WRITTEN REQUEST: Nothing but the lines from the line that contains "terminals()" through the line that contains "before = set(bpy.data.objects)" should appear in the output, each reproduced exactly.

RECORD LIST:
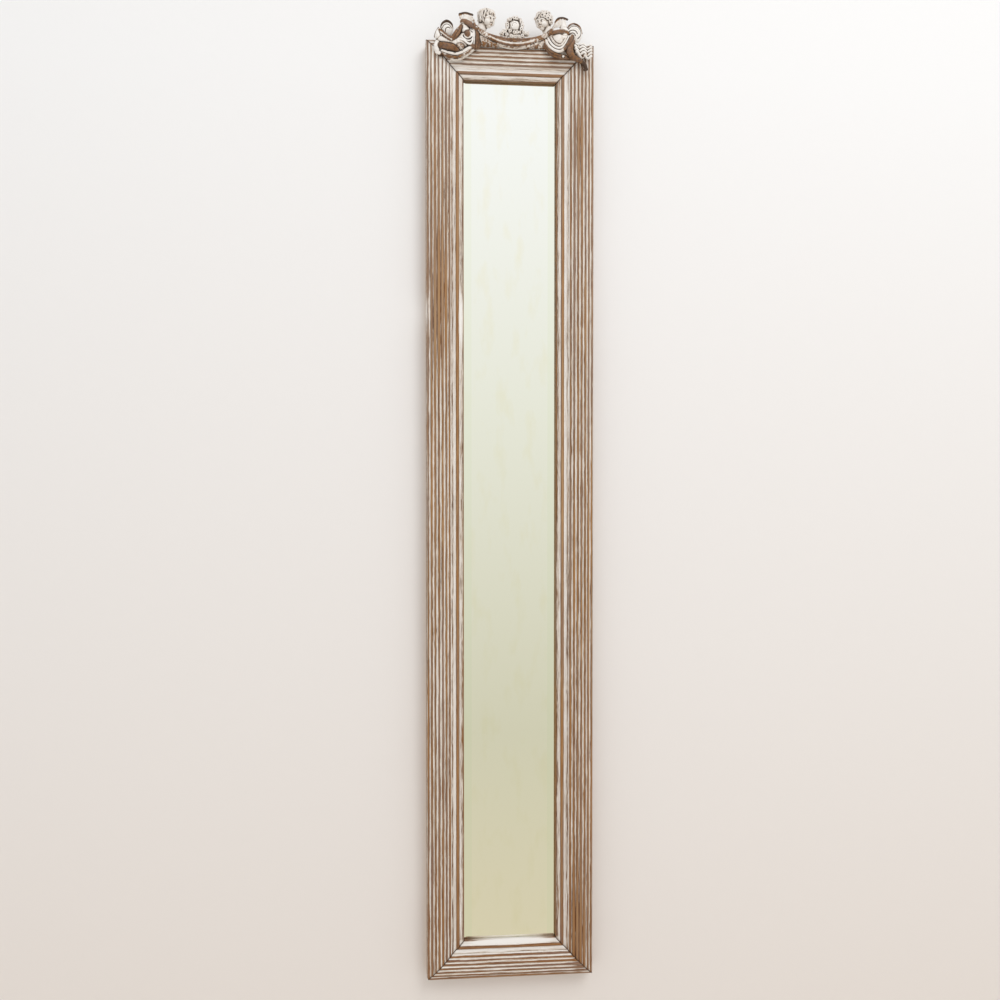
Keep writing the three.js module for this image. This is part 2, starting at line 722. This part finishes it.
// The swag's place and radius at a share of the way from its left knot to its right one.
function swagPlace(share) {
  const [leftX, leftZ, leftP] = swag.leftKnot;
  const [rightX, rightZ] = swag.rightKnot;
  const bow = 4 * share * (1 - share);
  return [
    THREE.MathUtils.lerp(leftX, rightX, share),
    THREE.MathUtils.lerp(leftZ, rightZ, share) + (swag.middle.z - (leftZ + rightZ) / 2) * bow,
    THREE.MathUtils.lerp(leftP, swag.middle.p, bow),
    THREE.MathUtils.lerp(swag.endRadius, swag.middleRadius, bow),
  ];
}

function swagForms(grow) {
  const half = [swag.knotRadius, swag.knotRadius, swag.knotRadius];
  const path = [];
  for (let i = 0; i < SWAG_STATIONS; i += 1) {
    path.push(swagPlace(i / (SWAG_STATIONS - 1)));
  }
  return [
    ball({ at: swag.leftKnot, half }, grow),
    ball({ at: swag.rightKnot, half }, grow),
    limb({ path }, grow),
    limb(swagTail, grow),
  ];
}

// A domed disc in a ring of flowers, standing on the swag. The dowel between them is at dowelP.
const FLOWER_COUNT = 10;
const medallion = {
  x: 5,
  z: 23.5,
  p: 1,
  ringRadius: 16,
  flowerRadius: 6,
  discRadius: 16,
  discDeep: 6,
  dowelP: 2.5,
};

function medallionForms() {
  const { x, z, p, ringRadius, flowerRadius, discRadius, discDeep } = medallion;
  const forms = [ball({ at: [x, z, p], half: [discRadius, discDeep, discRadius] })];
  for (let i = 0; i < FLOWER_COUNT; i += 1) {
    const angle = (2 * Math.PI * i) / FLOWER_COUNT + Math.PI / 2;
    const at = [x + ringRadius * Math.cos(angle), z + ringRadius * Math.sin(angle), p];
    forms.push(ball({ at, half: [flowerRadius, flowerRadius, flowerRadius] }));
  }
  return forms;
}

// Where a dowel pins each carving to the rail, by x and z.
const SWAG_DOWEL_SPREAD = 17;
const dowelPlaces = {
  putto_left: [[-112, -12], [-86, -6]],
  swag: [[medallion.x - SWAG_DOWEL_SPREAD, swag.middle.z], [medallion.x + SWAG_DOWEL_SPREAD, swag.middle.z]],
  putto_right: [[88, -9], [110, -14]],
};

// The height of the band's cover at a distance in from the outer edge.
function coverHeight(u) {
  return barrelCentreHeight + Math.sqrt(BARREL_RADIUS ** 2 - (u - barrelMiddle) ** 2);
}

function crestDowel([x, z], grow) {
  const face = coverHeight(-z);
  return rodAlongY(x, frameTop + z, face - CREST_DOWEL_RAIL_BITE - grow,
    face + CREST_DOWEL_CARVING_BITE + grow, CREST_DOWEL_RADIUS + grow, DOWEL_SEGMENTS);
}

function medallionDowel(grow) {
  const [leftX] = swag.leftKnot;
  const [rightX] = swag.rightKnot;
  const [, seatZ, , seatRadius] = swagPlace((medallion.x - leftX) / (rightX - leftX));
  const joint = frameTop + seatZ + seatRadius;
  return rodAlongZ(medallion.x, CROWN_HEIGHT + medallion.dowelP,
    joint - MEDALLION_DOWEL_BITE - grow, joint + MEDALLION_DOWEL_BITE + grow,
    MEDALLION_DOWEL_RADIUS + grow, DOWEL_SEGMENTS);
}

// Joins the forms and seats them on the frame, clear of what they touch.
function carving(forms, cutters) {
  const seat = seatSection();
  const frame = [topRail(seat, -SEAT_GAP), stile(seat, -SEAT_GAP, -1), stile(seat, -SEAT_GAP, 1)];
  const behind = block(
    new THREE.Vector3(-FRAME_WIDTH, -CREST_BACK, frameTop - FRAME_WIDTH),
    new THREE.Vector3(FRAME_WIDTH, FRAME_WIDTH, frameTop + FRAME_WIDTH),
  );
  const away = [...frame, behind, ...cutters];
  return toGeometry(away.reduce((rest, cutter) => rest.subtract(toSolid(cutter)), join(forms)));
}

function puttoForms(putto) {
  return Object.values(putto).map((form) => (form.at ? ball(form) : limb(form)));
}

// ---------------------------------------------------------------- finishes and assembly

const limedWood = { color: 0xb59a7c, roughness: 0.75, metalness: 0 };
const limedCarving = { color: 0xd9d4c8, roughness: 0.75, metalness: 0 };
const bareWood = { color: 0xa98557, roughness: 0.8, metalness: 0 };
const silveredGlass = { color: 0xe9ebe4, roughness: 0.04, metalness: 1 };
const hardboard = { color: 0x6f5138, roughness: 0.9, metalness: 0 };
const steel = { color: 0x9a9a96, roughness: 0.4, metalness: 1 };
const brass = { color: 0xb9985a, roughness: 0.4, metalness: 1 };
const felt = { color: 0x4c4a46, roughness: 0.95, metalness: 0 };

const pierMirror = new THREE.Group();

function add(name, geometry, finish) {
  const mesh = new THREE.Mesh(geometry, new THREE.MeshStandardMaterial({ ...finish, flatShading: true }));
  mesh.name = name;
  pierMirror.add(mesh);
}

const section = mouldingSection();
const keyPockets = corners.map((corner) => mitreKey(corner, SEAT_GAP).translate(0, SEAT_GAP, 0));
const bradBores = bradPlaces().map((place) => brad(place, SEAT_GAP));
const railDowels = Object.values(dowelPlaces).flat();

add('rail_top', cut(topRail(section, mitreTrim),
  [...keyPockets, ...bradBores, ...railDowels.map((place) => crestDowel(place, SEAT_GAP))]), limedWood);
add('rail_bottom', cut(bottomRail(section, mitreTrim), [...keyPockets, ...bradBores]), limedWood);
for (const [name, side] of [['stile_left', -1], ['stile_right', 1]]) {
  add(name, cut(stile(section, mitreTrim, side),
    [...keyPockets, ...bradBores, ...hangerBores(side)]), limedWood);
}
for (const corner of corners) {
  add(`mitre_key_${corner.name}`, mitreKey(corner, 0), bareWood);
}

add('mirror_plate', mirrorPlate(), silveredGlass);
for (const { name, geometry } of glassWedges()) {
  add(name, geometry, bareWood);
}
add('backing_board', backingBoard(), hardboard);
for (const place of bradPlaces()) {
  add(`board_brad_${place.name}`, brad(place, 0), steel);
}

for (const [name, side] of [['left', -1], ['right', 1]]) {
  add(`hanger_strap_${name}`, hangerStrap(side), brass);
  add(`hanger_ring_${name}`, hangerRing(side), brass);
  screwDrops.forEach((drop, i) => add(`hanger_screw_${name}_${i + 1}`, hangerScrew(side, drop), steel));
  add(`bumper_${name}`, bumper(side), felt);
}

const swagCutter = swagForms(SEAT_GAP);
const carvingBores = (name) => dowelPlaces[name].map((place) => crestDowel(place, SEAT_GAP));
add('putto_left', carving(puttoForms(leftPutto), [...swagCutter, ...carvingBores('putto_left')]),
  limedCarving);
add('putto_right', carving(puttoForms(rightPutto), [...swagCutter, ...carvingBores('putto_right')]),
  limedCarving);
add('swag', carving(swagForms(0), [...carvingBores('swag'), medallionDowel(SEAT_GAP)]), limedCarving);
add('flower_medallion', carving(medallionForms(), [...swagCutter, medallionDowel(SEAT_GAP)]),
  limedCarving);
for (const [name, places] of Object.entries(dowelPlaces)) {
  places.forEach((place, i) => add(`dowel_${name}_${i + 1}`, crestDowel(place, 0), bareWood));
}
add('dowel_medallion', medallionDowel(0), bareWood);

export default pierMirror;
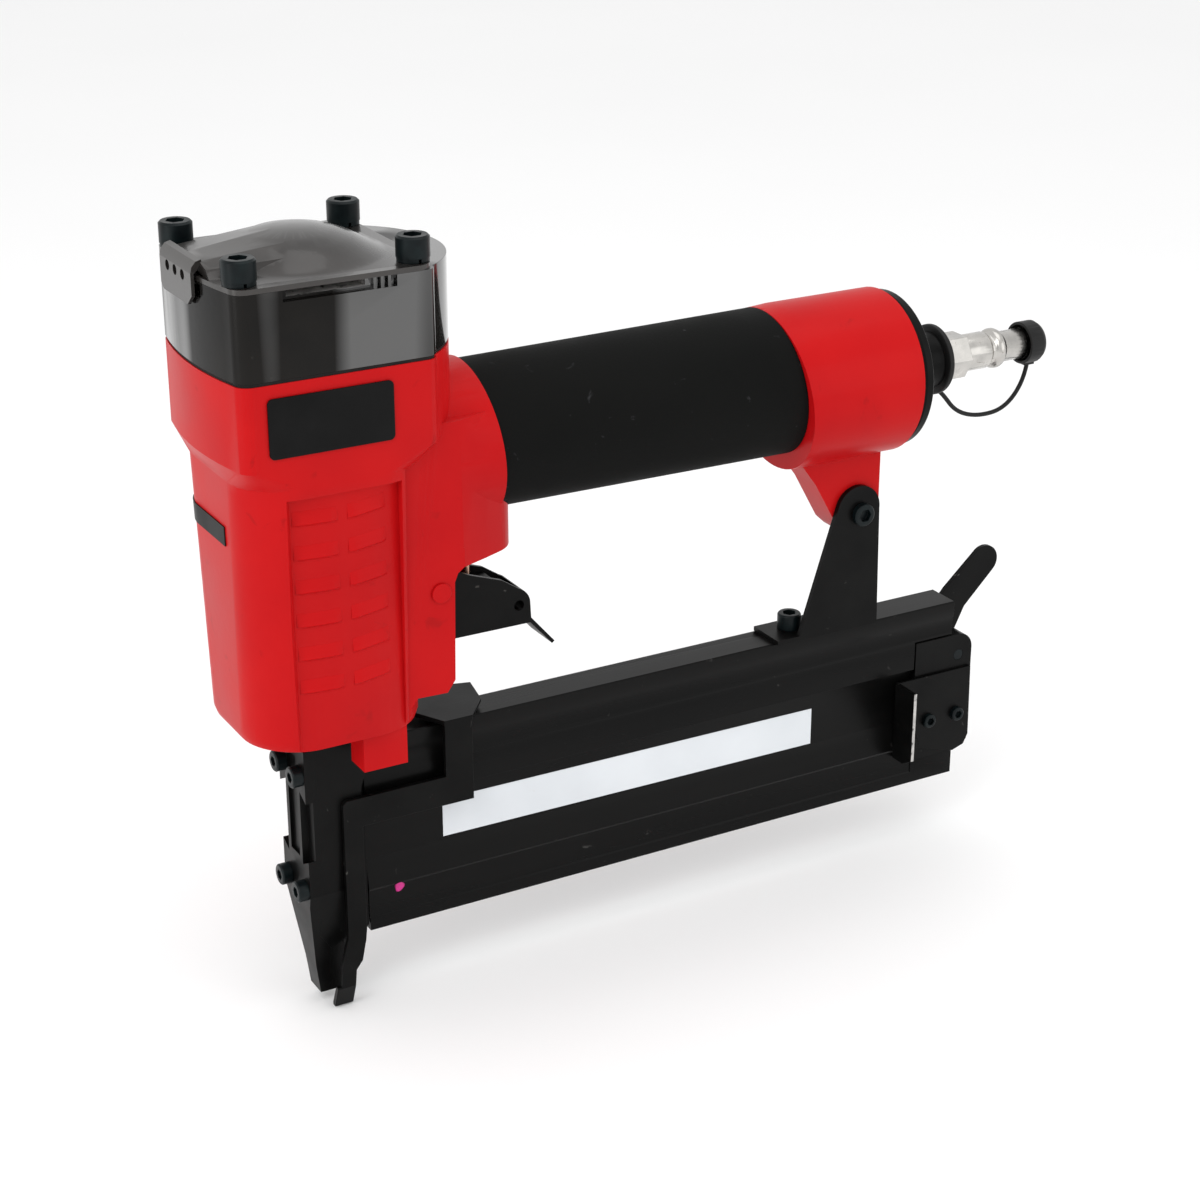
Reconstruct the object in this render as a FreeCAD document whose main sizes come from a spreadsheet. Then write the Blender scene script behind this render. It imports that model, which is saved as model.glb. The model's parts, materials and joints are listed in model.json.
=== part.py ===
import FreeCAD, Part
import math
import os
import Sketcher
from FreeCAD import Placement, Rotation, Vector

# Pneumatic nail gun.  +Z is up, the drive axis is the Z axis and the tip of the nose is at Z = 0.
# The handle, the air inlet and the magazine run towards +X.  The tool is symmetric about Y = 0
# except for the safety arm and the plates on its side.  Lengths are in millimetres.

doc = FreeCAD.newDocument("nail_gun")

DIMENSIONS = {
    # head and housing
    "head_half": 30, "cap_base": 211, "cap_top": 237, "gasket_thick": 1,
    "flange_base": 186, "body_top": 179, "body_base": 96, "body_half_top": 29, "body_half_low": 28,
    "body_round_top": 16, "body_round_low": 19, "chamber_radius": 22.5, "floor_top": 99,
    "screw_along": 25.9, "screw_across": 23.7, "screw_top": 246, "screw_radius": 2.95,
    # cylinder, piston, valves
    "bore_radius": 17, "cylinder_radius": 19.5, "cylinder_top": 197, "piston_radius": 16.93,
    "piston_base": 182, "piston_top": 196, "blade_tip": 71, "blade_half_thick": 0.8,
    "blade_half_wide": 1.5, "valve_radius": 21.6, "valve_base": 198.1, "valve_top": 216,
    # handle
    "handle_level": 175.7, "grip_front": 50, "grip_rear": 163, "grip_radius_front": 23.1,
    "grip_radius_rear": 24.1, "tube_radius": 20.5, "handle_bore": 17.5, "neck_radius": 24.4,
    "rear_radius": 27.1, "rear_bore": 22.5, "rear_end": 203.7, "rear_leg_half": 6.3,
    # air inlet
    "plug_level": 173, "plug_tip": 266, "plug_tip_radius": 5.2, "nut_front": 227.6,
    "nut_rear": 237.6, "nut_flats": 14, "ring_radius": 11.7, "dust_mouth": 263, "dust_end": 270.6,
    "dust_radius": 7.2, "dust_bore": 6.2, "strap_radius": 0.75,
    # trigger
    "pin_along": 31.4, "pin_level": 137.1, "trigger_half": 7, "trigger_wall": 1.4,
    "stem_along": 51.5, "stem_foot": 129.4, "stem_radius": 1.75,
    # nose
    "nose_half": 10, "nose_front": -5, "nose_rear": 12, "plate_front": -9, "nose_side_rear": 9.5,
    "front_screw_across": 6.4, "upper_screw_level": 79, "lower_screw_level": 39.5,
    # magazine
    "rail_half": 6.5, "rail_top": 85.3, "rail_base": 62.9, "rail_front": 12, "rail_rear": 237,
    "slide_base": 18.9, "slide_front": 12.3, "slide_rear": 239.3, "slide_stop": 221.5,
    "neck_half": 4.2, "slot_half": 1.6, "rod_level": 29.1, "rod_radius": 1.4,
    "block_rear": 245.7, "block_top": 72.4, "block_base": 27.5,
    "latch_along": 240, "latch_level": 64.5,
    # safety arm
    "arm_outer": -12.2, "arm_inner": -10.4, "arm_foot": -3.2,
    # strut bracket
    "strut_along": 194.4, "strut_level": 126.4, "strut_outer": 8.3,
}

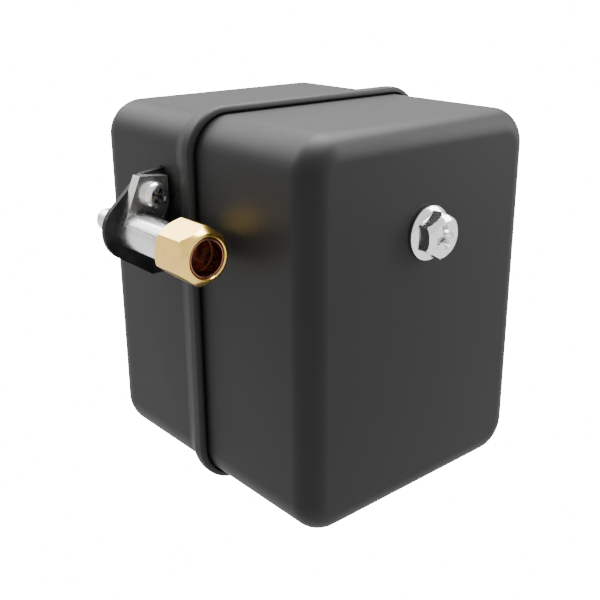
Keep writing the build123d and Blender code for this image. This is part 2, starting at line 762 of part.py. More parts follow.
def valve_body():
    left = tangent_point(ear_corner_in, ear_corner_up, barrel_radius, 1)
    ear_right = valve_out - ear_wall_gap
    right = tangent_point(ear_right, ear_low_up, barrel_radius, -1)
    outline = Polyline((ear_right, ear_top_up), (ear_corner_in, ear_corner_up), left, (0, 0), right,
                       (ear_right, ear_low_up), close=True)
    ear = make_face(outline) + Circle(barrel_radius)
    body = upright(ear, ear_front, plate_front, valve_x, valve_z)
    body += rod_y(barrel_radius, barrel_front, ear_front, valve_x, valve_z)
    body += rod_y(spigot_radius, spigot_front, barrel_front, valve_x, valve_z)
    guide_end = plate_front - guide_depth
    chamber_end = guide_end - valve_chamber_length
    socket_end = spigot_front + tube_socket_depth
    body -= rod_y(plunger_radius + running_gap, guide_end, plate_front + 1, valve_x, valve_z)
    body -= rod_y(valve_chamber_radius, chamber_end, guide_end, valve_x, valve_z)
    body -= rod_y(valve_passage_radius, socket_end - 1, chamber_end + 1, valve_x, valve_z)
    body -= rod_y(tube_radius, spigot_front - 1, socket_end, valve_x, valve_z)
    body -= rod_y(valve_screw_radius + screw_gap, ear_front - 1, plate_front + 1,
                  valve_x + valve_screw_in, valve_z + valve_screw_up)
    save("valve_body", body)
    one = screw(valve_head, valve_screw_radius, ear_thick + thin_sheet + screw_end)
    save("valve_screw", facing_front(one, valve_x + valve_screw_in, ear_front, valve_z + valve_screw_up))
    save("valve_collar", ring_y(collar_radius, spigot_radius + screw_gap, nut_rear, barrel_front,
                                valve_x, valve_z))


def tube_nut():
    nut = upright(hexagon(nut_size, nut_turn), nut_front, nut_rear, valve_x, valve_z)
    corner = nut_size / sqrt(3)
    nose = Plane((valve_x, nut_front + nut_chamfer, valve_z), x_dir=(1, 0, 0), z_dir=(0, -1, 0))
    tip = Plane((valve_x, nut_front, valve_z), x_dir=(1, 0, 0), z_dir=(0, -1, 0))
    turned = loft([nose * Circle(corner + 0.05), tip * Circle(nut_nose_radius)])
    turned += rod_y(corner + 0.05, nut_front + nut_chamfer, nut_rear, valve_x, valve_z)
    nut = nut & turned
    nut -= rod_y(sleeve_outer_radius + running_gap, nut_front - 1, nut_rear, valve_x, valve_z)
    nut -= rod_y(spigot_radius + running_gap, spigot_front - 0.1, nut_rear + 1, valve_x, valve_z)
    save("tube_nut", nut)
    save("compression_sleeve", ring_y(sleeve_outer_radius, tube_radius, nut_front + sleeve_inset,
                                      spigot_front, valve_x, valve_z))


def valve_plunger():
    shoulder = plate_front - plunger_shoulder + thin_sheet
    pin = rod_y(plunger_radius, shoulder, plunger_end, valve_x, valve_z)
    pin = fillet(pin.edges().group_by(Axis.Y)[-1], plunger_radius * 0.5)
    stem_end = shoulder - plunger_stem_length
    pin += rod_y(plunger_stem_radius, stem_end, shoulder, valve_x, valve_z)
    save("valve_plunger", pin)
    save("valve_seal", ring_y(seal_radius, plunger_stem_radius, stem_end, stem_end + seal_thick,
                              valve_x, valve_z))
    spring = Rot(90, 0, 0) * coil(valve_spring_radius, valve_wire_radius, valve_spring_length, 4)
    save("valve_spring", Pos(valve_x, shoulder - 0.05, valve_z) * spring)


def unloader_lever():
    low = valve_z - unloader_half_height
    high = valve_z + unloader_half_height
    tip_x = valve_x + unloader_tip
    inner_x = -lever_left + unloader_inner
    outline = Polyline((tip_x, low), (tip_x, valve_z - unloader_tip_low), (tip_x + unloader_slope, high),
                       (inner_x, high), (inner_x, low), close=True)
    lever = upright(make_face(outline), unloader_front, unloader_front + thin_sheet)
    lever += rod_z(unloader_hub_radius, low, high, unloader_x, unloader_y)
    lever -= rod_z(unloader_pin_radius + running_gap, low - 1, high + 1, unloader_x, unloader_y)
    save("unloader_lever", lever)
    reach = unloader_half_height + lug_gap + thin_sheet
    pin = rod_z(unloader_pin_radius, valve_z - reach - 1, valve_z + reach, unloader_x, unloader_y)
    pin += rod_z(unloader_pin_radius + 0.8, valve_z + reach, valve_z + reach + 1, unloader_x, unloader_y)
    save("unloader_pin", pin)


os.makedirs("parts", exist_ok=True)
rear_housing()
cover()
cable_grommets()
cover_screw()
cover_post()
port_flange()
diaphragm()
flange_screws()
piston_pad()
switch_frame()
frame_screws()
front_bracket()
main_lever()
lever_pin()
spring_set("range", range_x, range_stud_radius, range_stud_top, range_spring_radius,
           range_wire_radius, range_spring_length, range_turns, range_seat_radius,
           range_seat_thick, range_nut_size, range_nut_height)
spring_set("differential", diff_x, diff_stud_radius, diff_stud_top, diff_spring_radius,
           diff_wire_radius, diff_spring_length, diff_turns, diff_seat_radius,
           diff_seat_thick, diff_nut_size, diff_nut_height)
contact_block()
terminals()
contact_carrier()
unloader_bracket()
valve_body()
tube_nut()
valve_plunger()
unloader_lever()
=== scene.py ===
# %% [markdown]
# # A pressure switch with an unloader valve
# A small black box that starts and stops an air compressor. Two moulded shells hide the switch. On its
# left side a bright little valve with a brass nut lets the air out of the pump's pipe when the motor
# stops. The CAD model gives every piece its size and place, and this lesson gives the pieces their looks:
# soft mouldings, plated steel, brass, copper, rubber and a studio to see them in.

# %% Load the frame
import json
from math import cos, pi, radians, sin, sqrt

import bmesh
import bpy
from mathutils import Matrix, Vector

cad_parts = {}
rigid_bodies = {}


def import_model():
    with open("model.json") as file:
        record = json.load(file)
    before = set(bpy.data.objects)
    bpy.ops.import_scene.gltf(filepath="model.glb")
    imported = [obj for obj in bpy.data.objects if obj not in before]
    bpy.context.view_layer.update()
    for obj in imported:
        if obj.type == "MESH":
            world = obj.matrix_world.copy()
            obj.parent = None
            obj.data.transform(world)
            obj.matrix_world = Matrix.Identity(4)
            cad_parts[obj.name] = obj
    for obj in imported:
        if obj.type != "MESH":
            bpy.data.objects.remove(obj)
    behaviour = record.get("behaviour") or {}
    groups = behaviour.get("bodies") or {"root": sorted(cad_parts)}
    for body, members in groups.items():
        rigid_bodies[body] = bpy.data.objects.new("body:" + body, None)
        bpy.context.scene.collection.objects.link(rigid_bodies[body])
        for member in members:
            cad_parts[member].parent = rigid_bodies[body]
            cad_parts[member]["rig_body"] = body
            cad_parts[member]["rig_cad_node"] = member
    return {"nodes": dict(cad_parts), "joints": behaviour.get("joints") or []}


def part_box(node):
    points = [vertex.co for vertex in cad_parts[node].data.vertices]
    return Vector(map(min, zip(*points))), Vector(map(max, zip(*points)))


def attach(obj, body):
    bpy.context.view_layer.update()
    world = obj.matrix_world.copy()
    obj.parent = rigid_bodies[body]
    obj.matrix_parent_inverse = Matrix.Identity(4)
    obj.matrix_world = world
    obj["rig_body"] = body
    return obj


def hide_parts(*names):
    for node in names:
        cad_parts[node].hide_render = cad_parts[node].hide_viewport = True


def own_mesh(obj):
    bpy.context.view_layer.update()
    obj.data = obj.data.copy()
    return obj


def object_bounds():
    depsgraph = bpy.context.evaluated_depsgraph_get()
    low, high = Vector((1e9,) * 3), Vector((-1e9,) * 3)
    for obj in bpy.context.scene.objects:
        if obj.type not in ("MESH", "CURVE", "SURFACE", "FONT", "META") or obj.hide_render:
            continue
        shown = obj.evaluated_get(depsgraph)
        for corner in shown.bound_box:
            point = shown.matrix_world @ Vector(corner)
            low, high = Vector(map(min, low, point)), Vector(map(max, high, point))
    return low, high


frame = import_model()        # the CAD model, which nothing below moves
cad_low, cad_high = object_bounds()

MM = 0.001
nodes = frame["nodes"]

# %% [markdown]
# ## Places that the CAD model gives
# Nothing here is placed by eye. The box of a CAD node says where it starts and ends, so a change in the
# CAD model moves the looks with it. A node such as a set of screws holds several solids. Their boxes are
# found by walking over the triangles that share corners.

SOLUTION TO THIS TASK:
terminals()
contact_carrier()
unloader_bracket()
valve_body()
tube_nut()
valve_plunger()
unloader_lever()
=== scene.py ===
# %% [markdown]
# # A pressure switch with an unloader valve
# A small black box that starts and stops an air compressor. Two moulded shells hide the switch. On its
# left side a bright little valve with a brass nut lets the air out of the pump's pipe when the motor
# stops. The CAD model gives every piece its size and place, and this lesson gives the pieces their looks:
# soft mouldings, plated steel, brass, copper, rubber and a studio to see them in.

# %% Load the frame
import json
from math import cos, pi, radians, sin, sqrt

import bmesh
import bpy
from mathutils import Matrix, Vector

cad_parts = {}
rigid_bodies = {}


def import_model():
    with open("model.json") as file:
        record = json.load(file)
    before = set(bpy.data.objects)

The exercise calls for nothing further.